AIM » Would you transcribe all of the data exactly, down to the last character?

DATASET EXTRACT »
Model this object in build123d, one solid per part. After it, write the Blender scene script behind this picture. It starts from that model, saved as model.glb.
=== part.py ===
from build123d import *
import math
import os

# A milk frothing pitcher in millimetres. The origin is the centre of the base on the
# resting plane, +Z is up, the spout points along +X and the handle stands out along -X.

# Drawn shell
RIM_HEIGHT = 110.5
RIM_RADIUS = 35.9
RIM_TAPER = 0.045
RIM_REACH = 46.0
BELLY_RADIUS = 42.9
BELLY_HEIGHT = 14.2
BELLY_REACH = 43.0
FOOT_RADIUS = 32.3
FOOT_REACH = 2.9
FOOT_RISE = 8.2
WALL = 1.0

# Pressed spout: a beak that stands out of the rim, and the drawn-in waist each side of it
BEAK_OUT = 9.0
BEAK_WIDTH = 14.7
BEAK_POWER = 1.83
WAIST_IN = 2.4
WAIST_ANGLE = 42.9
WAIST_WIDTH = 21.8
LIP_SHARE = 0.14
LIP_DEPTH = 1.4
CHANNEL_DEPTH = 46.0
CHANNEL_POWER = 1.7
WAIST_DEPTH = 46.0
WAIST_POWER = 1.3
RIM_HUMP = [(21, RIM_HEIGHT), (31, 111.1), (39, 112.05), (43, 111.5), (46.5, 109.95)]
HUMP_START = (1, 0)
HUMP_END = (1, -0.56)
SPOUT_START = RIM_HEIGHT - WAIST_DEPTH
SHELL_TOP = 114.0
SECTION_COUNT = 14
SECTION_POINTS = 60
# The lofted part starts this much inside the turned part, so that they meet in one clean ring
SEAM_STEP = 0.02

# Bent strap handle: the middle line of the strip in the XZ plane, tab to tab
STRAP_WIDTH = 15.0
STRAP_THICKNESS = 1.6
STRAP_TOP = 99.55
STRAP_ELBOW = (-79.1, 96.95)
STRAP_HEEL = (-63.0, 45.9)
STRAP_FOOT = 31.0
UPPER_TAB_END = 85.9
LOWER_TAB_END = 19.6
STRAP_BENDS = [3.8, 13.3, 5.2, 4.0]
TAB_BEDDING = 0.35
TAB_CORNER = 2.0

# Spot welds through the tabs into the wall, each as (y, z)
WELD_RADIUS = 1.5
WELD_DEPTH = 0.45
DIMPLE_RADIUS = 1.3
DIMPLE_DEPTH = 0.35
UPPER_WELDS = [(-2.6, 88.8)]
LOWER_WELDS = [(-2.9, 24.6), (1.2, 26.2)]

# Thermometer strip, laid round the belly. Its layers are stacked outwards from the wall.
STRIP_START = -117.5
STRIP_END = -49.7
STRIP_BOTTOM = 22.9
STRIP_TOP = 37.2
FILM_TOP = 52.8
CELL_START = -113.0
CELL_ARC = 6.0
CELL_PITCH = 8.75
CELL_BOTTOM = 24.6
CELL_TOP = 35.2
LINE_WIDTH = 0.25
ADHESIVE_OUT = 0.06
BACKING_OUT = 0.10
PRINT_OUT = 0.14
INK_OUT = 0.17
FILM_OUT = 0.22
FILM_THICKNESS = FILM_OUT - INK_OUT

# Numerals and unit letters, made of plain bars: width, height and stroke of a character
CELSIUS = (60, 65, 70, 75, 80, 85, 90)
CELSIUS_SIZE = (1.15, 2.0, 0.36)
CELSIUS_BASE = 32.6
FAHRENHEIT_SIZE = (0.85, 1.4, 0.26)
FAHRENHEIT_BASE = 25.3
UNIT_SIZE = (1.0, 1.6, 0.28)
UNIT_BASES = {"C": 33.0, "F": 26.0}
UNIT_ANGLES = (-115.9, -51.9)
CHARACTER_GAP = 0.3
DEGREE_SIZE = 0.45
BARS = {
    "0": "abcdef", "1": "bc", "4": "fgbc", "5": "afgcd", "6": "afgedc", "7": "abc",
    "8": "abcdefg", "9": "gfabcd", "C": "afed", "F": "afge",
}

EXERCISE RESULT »
Model this object in build123d, one solid per part. After it, write the Blender scene script behind this picture. It starts from that model, saved as model.glb.
=== part.py ===
from build123d import *
import math
import os

# A milk frothing pitcher in millimetres. The origin is the centre of the base on the
# resting plane, +Z is up, the spout points along +X and the handle stands out along -X.

# Drawn shell
RIM_HEIGHT = 110.5
RIM_RADIUS = 35.9
RIM_TAPER = 0.045
RIM_REACH = 46.0
BELLY_RADIUS = 42.9
BELLY_HEIGHT = 14.2
BELLY_REACH = 43.0
FOOT_RADIUS = 32.3
FOOT_REACH = 2.9
FOOT_RISE = 8.2
WALL = 1.0

# Pressed spout: a beak that stands out of the rim, and the drawn-in waist each side of it
BEAK_OUT = 9.0
BEAK_WIDTH = 14.7
BEAK_POWER = 1.83
WAIST_IN = 2.4
WAIST_ANGLE = 42.9
WAIST_WIDTH = 21.8
LIP_SHARE = 0.14
LIP_DEPTH = 1.4
CHANNEL_DEPTH = 46.0
CHANNEL_POWER = 1.7
WAIST_DEPTH = 46.0
WAIST_POWER = 1.3
RIM_HUMP = [(21, RIM_HEIGHT), (31, 111.1), (39, 112.05), (43, 111.5), (46.5, 109.95)]
HUMP_START = (1, 0)
HUMP_END = (1, -0.56)
SPOUT_START = RIM_HEIGHT - WAIST_DEPTH
SHELL_TOP = 114.0
SECTION_COUNT = 14
SECTION_POINTS = 60
# The lofted part starts this much inside the turned part, so that they meet in one clean ring
SEAM_STEP = 0.02

# Bent strap handle: the middle line of the strip in the XZ plane, tab to tab
STRAP_WIDTH = 15.0
STRAP_THICKNESS = 1.6
STRAP_TOP = 99.55
STRAP_ELBOW = (-79.1, 96.95)
STRAP_HEEL = (-63.0, 45.9)
STRAP_FOOT = 31.0
UPPER_TAB_END = 85.9
LOWER_TAB_END = 19.6
STRAP_BENDS = [3.8, 13.3, 5.2, 4.0]
TAB_BEDDING = 0.35
TAB_CORNER = 2.0

# Spot welds through the tabs into the wall, each as (y, z)
WELD_RADIUS = 1.5
WELD_DEPTH = 0.45
DIMPLE_RADIUS = 1.3
DIMPLE_DEPTH = 0.35
UPPER_WELDS = [(-2.6, 88.8)]
LOWER_WELDS = [(-2.9, 24.6), (1.2, 26.2)]

# Thermometer strip, laid round the belly. Its layers are stacked outwards from the wall.
STRIP_START = -117.5
STRIP_END = -49.7
STRIP_BOTTOM = 22.9
STRIP_TOP = 37.2
FILM_TOP = 52.8
CELL_START = -113.0
CELL_ARC = 6.0
CELL_PITCH = 8.75
CELL_BOTTOM = 24.6
CELL_TOP = 35.2
LINE_WIDTH = 0.25
ADHESIVE_OUT = 0.06
BACKING_OUT = 0.10
PRINT_OUT = 0.14
INK_OUT = 0.17
FILM_OUT = 0.22
FILM_THICKNESS = FILM_OUT - INK_OUT

# Numerals and unit letters, made of plain bars: width, height and stroke of a character
CELSIUS = (60, 65, 70, 75, 80, 85, 90)
CELSIUS_SIZE = (1.15, 2.0, 0.36)
CELSIUS_BASE = 32.6
FAHRENHEIT_SIZE = (0.85, 1.4, 0.26)
FAHRENHEIT_BASE = 25.3
UNIT_SIZE = (1.0, 1.6, 0.28)
UNIT_BASES = {"C": 33.0, "F": 26.0}
UNIT_ANGLES = (-115.9, -51.9)
CHARACTER_GAP = 0.3
DEGREE_SIZE = 0.45
BARS = {
    "0": "abcdef", "1": "bc", "4": "fgbc", "5": "afgcd", "6": "afgedc", "7": "abc",
    "8": "abcdefg", "9": "gfabcd", "C": "afed", "F": "afge",
}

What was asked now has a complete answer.